Procter & Gamble
Procter & Gamble (P&G) is a large, diversified, multinational consumer products company. Its modeling and decision support group was asked to create global inventory models. P&G has needed “scientific” models to help it control its inventory since the mid-1980s when it implemented Distribution Requirements Planning (DRP). P&G needed an easy way to establish reliable safety stock levels at both the item and location levels. This safety stock is needed to allow for uncertainty in production during the time when replenishments would be delivered.
The original solution was created using Lotus 1-2-3, but over the years the company has developed a suite of global inventory models using Excel. When developing the spreadsheet models, the company kept two goals in mind: “educate supply chain planners on various types, roles and root causes of inventories in supply chains and provide a quick method for setting safety stock within a DRP framework.” The latest model, in addition to growing into a global inventory model, also provides a mechanism for the central support group to train users and assist those who have questions. The inventory components in the models include: cycle stocks, safety stocks, frozen stocks, and anticipation stocks.
Most of P&G’s models use a continuous review policy. Continuous review policy, as the name implies, means that inventory levels are monitored continually. When inventory goes below a set order point, the company reorders up to a set amount using and order quantity (number of items per unit) or a multiple of the order faces. Examples of these issues in the models include:
1. Modeling of normal and gamma distributions for demands or forecast errors. 2. Recognition of a two-tier distribution network: customers receive replenishments directly from the plant or through a local distribution center. 3. Pull and push policies. 4. Integration of forecast bias in the safety stock calculation. 5. Automatic pooling of demands across shipping points. 6. Replenishment intervals (shipping calendar) to effectively address replenishments across many items.
The modelers at P&G employed Monte Carol simulations in spreadsheets to evaluate different inventory policies by analyzing the policy’s impact on the customer-service levels. These model simulations enable decision makers to identify the best inventory setting policies.

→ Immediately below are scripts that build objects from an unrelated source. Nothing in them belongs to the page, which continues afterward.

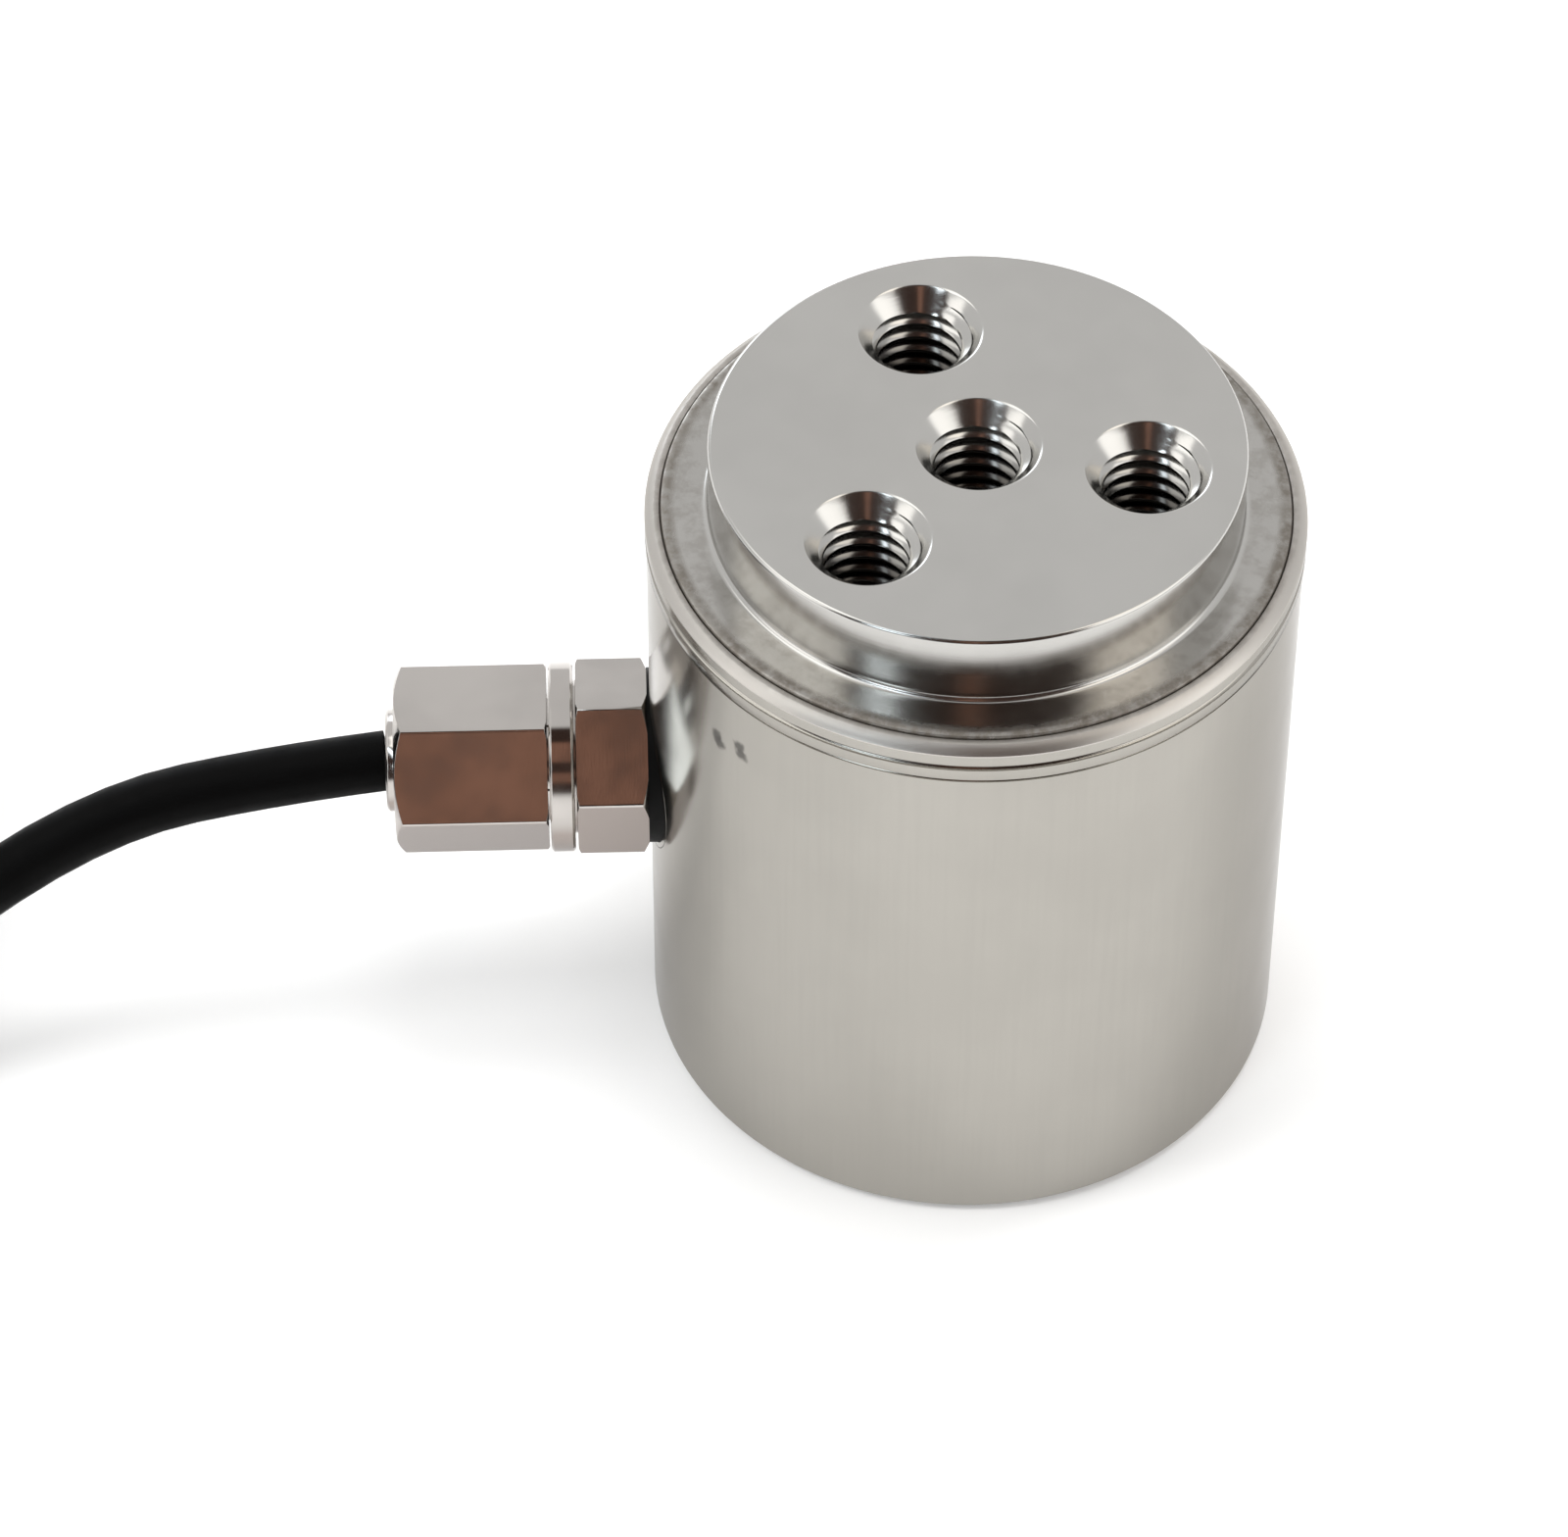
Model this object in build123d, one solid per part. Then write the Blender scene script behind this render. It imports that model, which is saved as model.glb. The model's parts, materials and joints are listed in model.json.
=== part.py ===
"""Column load cell: a one-piece spool, a thin shell round it and a gland for its cable.

Millimetres, +Z up. The origin is the centre of the spool's bottom face, on the column's axis.
The cable gland points along -X.
"""

import os
from math import cos, pi, radians, sin, sqrt, tan

from build123d import *

os.makedirs("parts", exist_ok=True)

# Spool: boss and head above, gauge column, base below, turned from one bar
total_height = 61.0
boss_radius = 20.2
boss_height = 6.2
boss_edge_fillet = 0.35
boss_foot_fillet = 0.5
head_thickness = 9.8
base_thickness = 12.0
column_radius = 10.0
column_flats = 18.0
column_flat_margin = 3.0
column_fillet = 2.0
base_edge_chamfer = 0.4
spool_weld_chamfer = 0.3

# Shell: a tube welded to the head and the base, with a rim, a groove and a bead at the top
shell_radius = 24.9
shell_wall = 1.05
shell_fit = 0.05
shell_foot_gap = 0.5
shell_edge_chamfer = 0.25
rim_radius = 25.0
rim_height = 3.4
rim_drop = 0.25
rim_chamfer = 0.65
rim_groove_radius = 0.32
rim_groove_drop = 1.9
seam_groove_radius = 0.16

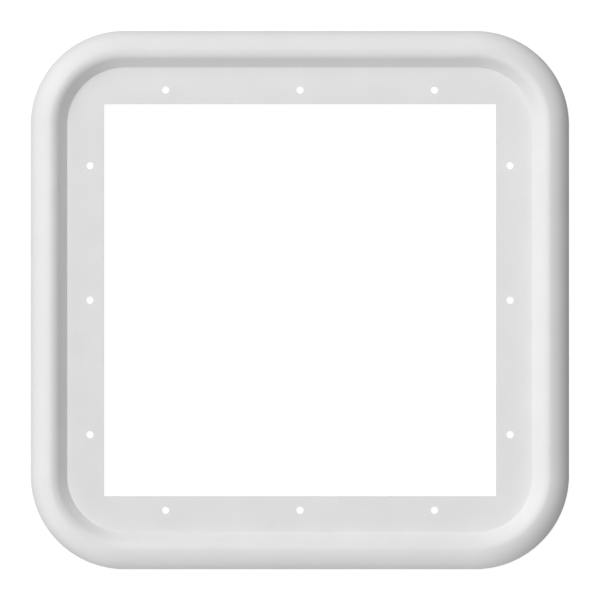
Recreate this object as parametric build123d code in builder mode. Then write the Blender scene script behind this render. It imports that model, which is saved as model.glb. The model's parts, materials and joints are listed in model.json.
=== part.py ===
from build123d import *
import os
from math import cos, radians, sin, tan

# One-piece trim frame for a shower access opening in a caravan. Plastic sheet is formed into a
# rounded square ring: a hollow rim stands up all round the outside, and a flat flange with screw
# holes lies inside it, round the square opening. The frame lies on its back, +Z is the side that
# faces the room, and the origin is the centre of the opening on the back plane. Sizes are in mm.

# Plan
opening = 355.6  # side of the square opening, 14 in
flange_width = 33.2  # from the opening to the foot of the rim
corner_radius = 85.3  # outer edge, at each corner of the frame

# Section, the same all the way round, with its slopes in degrees from the back plane
sheet = 3.0  # thickness of the formed sheet
shoulder_radius = 22.7  # outer side of the rim, from the back plane up to the crest
crest_radius = 9.7  # from the shoulder over the top of the rim to the inner wall
root_radius = 1.0  # hollow corner between the inner wall and the flange
edge_slope = 70.5  # shoulder at the outer edge
crest_slope = 12.5  # where the shoulder meets the crest
wall_slope = 49.5  # inner wall

# Screw holes
holes_per_side = 3
hole_diameter = 6.8
hole_inset = 12.7  # from the edge of the opening to the line of holes
hole_pitch = 121.9

# Shoulder and crest set the height of the rim, and the inner wall fills what is left of it
edge = radians(edge_slope)
join = radians(crest_slope)
wall = radians(wall_slope)
rim_height = shoulder_radius * (cos(join) - cos(edge)) + crest_radius * (1 - cos(join))
wall_rise = rim_height - sheet - crest_radius * (1 - cos(wall))
wall_length = wall_rise / sin(wall)

# Width of the rim, from the foot of the inner wall to the outer edge
crest_run = crest_radius * (sin(wall) + sin(join))
shoulder_run = shoulder_radius * (sin(edge) - sin(join))
rim_width = wall_rise / tan(wall) + crest_run + shoulder_run

# Distances from the centre of the frame
hole_line = opening / 2 + hole_inset
foot_x = opening / 2 + flange_width
edge_x = foot_x + rim_width

# The flat plate stops short of the hollow corner, and the swept section laps onto it by one sheet
plate_x = foot_x - root_radius
lap_x = plate_x - sheet

# Outer edge of the frame, which the section of the rim follows
with BuildSketch() as outline:
    RectangleRounded(2 * edge_x, 2 * edge_x, corner_radius)

with BuildPart() as trim_frame:
    # Flat flange
    with BuildSketch():
        RectangleRounded(2 * plate_x, 2 * plate_x, corner_radius - edge_x + plate_x)
        Rectangle(opening, opening, mode=Mode.SUBTRACT)
        with PolarLocations(hole_line, 4):
            with GridLocations(0, hole_pitch, 1, holes_per_side):
                Circle(hole_diameter / 2, mode=Mode.SUBTRACT)
    extrude(amount=sheet)

    # Hollow rim: its front skin is drawn from the flange outwards and thickened to the back,
    # and its outer edge is trimmed flat, level with the back of the flange
    with BuildSketch(Plane.XZ):
        with BuildLine():
            flange = Line((lap_x, sheet), (foot_x, sheet))
            inner_wall = PolarLine(flange @ 1, wall_length, wall_slope)
            crest = JernArc(inner_wall @ 1, inner_wall % 1, crest_radius, -wall_slope - crest_slope)
            JernArc(crest @ 1, crest % 1, shoulder_radius, crest_slope - edge_slope)
            fillet(flange.vertices().sort_by(Axis.X)[-1], root_radius)
            offset(amount=sheet, side=Side.RIGHT)
        make_face()
        split(bisect_by=Plane.XZ, keep=Keep.BOTTOM)
    sweep(path=outline.face().outer_wire())

trim_frame.part.label = "trim_frame"

os.makedirs("parts", exist_ok=True)
export_step(trim_frame.part, "parts/trim_frame.step")
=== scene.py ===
import json
from math import cos, pi, radians, sin

import bpy
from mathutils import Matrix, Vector


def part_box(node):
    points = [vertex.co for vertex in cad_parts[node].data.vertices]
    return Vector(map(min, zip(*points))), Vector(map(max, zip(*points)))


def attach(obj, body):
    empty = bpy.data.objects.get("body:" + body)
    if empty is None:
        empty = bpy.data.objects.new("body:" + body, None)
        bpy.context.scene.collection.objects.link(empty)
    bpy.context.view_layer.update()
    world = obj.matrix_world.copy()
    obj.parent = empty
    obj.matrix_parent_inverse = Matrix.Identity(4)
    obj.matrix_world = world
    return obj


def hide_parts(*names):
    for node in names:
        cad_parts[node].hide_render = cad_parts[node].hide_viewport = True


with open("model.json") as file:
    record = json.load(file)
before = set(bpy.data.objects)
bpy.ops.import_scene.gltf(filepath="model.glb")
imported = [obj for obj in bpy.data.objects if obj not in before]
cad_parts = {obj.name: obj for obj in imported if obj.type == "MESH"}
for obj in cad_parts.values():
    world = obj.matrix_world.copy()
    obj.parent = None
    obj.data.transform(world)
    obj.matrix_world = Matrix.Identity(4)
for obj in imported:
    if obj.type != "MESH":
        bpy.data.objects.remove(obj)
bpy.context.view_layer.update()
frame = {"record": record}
print("frame loaded")

millimetre = 0.001


# small helpers that wire node trees

def addNode(tree, kind, inputs=None, **settings):
    node = tree.nodes.new(kind)
    for name, value in settings.items():
        setattr(node, name, value)
    for name, value in (inputs or {}).items():
        fillSocket(tree, node.inputs[name], value)
    return node


def fillSocket(tree, socket, value):
    if isinstance(value, bpy.types.NodeSocket):
        tree.links.new(value, socket)
    else:
        socket.default_value = value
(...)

Over the years, P&G has made numerous improvements to its spreadsheet models and has released 10 versions in 20 years. Some of the improvements to the models include separating the various types of data, such as input, calculations, and results, by grouping and formatting differently; putting all pertinent data on the same screen; using color coding and highlights to designate both mandatory and optional fields; drawing attention to obvious mistakes, such as negative numbers where a negative is impossible or abnormally high or low numbers from what is expected in that field; and using fewer graphs, and then only when they make understanding the result easier.
Additionally, the company made an improvement using a safety factor that is automatically calculated to determine how many standard deviations of demand are kept as safety stock to ensure the target fill rate. Previous versions of the models required time-consuming manual entry of safety factors that had to be looked up, which limited flexibility and accuracy. Computation of the safety factors uses parameters such as target fill rate, reaction times, lot size, forecast error, and type of probability distribution. Using these factors, the function uses a binary search to automatically calculate the safety factor. The system is utilized by hundreds of supply chain planners, incorporates well-documented work processes, and integrates a formal release process.
Success of this DSS has resulted in P&G developing other related systems, such as Raw and Packaging Materials Inventory Model; and Extended Inventory Model, which is able to model more intricate distribution networks; and a Retailer Inventory Model, which can calculate inventory at the store shelves level. These models use common terminology and are built using a common function library that extends the statistical functions in Excel with user-defined inventory management functions that are written in Visual Basic for Applications.
An interesting system development issue is that the company uses very few macros. Users are located all over the world and speak different languages and own various computer systems, and macros do not necessarily translate from one computer system to another very well.
Finally, the company upgrades is systems every 18 to 24 months and announces the upgrades via the P&G intranet site. Users can do self-training on the upgrades through the computer or attend training seminars in person. User manuals are provided with the upgrades.
This case demonstrates a decision support model that can be developed using commercially available tools. Of course, significant expertise is needed to develop the underlying mathematical models. The case also touches upon the need for systems developers to be aware of the unique needs of a global, diversified company in terms of diversity of languages, systems in use, and so on.